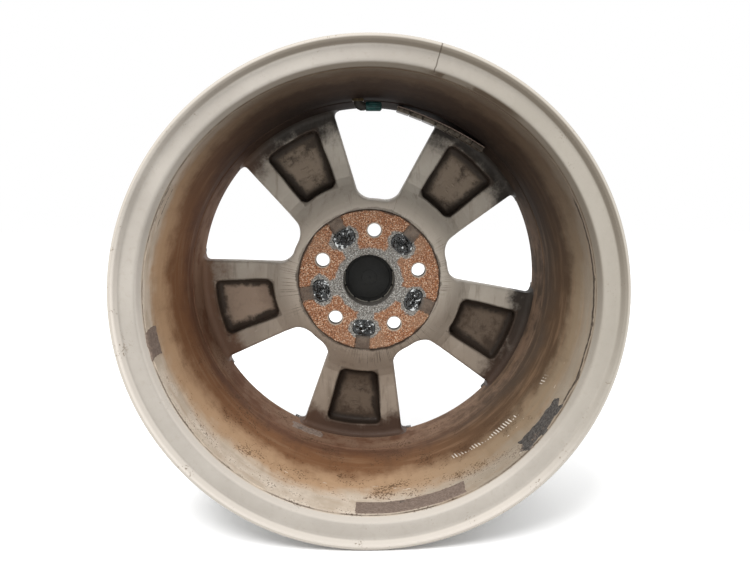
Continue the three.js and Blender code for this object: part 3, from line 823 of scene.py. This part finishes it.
class Shader:
    """One material: a Principled shader whose sockets are set to values or linked to nodes."""

    def __init__(self, name, **constants):
        self.material = bpy.data.materials.new(name)
        self.material.use_nodes = True
        self.tree = self.material.node_tree
        self.principled = self.tree.nodes["Principled BSDF"]
        for key, value in constants.items():
            self.principled.inputs[key.replace("_", " ").title().replace("Ior", "IOR")].default_value = value
        coordinates = self.node("ShaderNodeTexCoord", {}, {}, "Object")
        self.place = coordinates
        split = self.tree.nodes.new("ShaderNodeSeparateXYZ")
        self.tree.links.new(coordinates.socket, split.inputs[0])
        self.x, self.y, self.z = (Value(self, out) for out in split.outputs)
        self.depth = self.y - RIM_START

    def node(self, kind, settings, inputs, output=0):
        """Adds a node, makes its settings, sets or links its inputs, and gives one output."""
        node = self.tree.nodes.new(kind)
        for key, value in settings.items():
            if key == "stops":
                ramp = node.color_ramp
                while len(ramp.elements) < len(value):
                    ramp.elements.new(0.5)
                for element, (position, colour) in zip(ramp.elements, value):
                    element.position = position
                    element.color = (*colour, 1)
            else:
                setattr(node, key, value)
        for key, value in inputs.items():
            if isinstance(value, Value):
                self.tree.links.new(value.socket, node.inputs[key])
            else:
                node.inputs[key].default_value = value
        return Value(self, node.outputs[output])

    def feed(self, name, value):
        self.tree.links.new(value.socket, self.principled.inputs[name])

    def polar(self):
        """Radius from the wheel's axis and the bearing in degrees, from +X towards +Z."""
        radius = (self.x * self.x + self.z * self.z) ** 0.5
        bearing = self.node("ShaderNodeMath", {"operation": "ARCTAN2"}, {0: self.z, 1: self.x})
        return radius, bearing * math.degrees(1)

    def stretched(self, x, y, z):
        """Object coordinates scaled by axis, so that noise is drawn out along the small factors."""
        return self.node("ShaderNodeVectorMath", {"operation": "MULTIPLY"}, {0: self.place, 1: (x, y, z)})

    def vector(self, x, y, z):
        return self.node("ShaderNodeCombineXYZ", {}, {0: x, 1: y, 2: z})

    def noise(self, scale, detail=4, roughness=0.55, place=None, seed=0.0):
        """Cloudy noise from 0 to 1, scale in lumps per metre."""
        place = place or self.place
        moved = self.node("ShaderNodeVectorMath", {"operation": "ADD"},
                          {0: place, 1: (seed, seed * 1.7, -seed)})
        return self.node("ShaderNodeTexNoise", {}, {"Vector": moved, "Scale": scale, "Detail": detail,
                                                    "Roughness": roughness}, "Fac")

    def ramp(self, value, low, high, to_low=0.0, to_high=1.0, smooth=True):
        """Maps low..high to to_low..to_high, held at the ends."""
        return self.node("ShaderNodeMapRange",
                         {"interpolation_type": "SMOOTHSTEP" if smooth else "LINEAR", "clamp": True},
                         {0: value, 1: low, 2: high, 3: to_low, 4: to_high})

    def mix(self, share, first, second):
        """A colour between two, each a link or a triple of 0 to 255 display values."""
        def colour(value):
            return value if isinstance(value, Value) else (*srgb(*value), 1)
        inputs = {0: share, 6: colour(first), 7: colour(second)}
        return self.node("ShaderNodeMix", {"data_type": "RGBA"}, inputs, 2)

    def bump(self, height, distance, strength=1.0):
        inputs = {"Height": height, "Distance": distance, "Strength": strength}
        self.feed("Normal", self.node("ShaderNodeBump", {}, inputs, "Normal"))


def srgb(red, green, blue):
    """A colour given in 0 to 255 display values, as linear light."""
    part = np.array([red, green, blue], float) / 255
    return tuple(np.where(part <= 0.04045, part / 12.92, ((part + 0.055) / 1.055) ** 2.4))


def from_bearing(s, radius, degrees):
    """How far a point's bearing points towards a given bearing, from -1 to 1."""
    turn = math.radians(degrees)
    return (s.x * math.cos(turn) + s.z * math.sin(turn)) / radius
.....
__INSTRUCTIONS TO FOLLOW__: Take the data above and return it exactly.

__RESPONSE BELOW__:
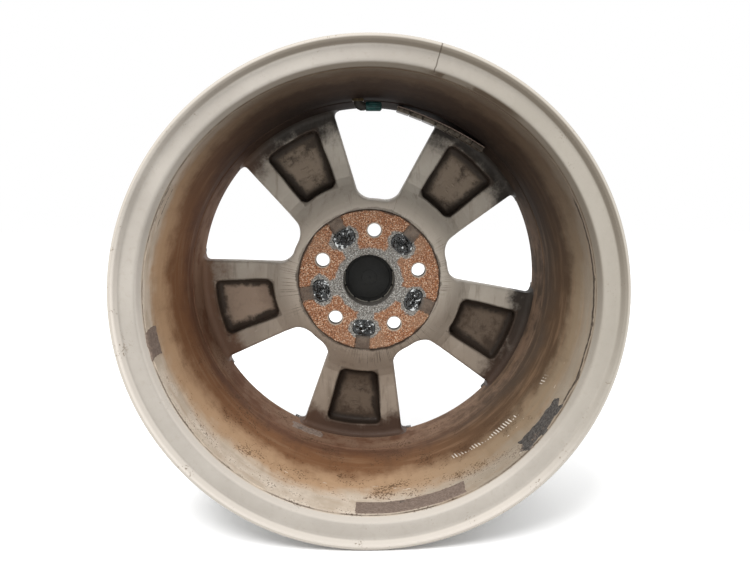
Continue the three.js and Blender code for this object: part 3, from line 823 of scene.py. This part finishes it.
class Shader:
    """One material: a Principled shader whose sockets are set to values or linked to nodes."""

    def __init__(self, name, **constants):
        self.material = bpy.data.materials.new(name)
        self.material.use_nodes = True
        self.tree = self.material.node_tree
        self.principled = self.tree.nodes["Principled BSDF"]
        for key, value in constants.items():
            self.principled.inputs[key.replace("_", " ").title().replace("Ior", "IOR")].default_value = value
        coordinates = self.node("ShaderNodeTexCoord", {}, {}, "Object")
        self.place = coordinates
        split = self.tree.nodes.new("ShaderNodeSeparateXYZ")
        self.tree.links.new(coordinates.socket, split.inputs[0])
        self.x, self.y, self.z = (Value(self, out) for out in split.outputs)
        self.depth = self.y - RIM_START

    def node(self, kind, settings, inputs, output=0):
        """Adds a node, makes its settings, sets or links its inputs, and gives one output."""
        node = self.tree.nodes.new(kind)
        for key, value in settings.items():
            if key == "stops":
                ramp = node.color_ramp
                while len(ramp.elements) < len(value):
                    ramp.elements.new(0.5)
                for element, (position, colour) in zip(ramp.elements, value):
                    element.position = position
                    element.color = (*colour, 1)
            else:
                setattr(node, key, value)
        for key, value in inputs.items():
            if isinstance(value, Value):
                self.tree.links.new(value.socket, node.inputs[key])
            else:
                node.inputs[key].default_value = value
        return Value(self, node.outputs[output])

    def feed(self, name, value):
        self.tree.links.new(value.socket, self.principled.inputs[name])

    def polar(self):
        """Radius from the wheel's axis and the bearing in degrees, from +X towards +Z."""
        radius = (self.x * self.x + self.z * self.z) ** 0.5
        bearing = self.node("ShaderNodeMath", {"operation": "ARCTAN2"}, {0: self.z, 1: self.x})
        return radius, bearing * math.degrees(1)

    def stretched(self, x, y, z):
        """Object coordinates scaled by axis, so that noise is drawn out along the small factors."""
        return self.node("ShaderNodeVectorMath", {"operation": "MULTIPLY"}, {0: self.place, 1: (x, y, z)})

    def vector(self, x, y, z):
        return self.node("ShaderNodeCombineXYZ", {}, {0: x, 1: y, 2: z})

    def noise(self, scale, detail=4, roughness=0.55, place=None, seed=0.0):
        """Cloudy noise from 0 to 1, scale in lumps per metre."""
        place = place or self.place
        moved = self.node("ShaderNodeVectorMath", {"operation": "ADD"},
                          {0: place, 1: (seed, seed * 1.7, -seed)})
        return self.node("ShaderNodeTexNoise", {}, {"Vector": moved, "Scale": scale, "Detail": detail,
                                                    "Roughness": roughness}, "Fac")

    def ramp(self, value, low, high, to_low=0.0, to_high=1.0, smooth=True):
        """Maps low..high to to_low..to_high, held at the ends."""
        return self.node("ShaderNodeMapRange",
                         {"interpolation_type": "SMOOTHSTEP" if smooth else "LINEAR", "clamp": True},
                         {0: value, 1: low, 2: high, 3: to_low, 4: to_high})

    def mix(self, share, first, second):
        """A colour between two, each a link or a triple of 0 to 255 display values."""
        def colour(value):
            return value if isinstance(value, Value) else (*srgb(*value), 1)
        inputs = {0: share, 6: colour(first), 7: colour(second)}
        return self.node("ShaderNodeMix", {"data_type": "RGBA"}, inputs, 2)

    def bump(self, height, distance, strength=1.0):
        inputs = {"Height": height, "Distance": distance, "Strength": strength}
        self.feed("Normal", self.node("ShaderNodeBump", {}, inputs, "Normal"))


def srgb(red, green, blue):
    """A colour given in 0 to 255 display values, as linear light."""
    part = np.array([red, green, blue], float) / 255
    return tuple(np.where(part <= 0.04045, part / 12.92, ((part + 0.055) / 1.055) ** 2.4))


def from_bearing(s, radius, degrees):
    """How far a point's bearing points towards a given bearing, from -1 to 1."""
    turn = math.radians(degrees)
    return (s.x * math.cos(turn) + s.z * math.sin(turn)) / radius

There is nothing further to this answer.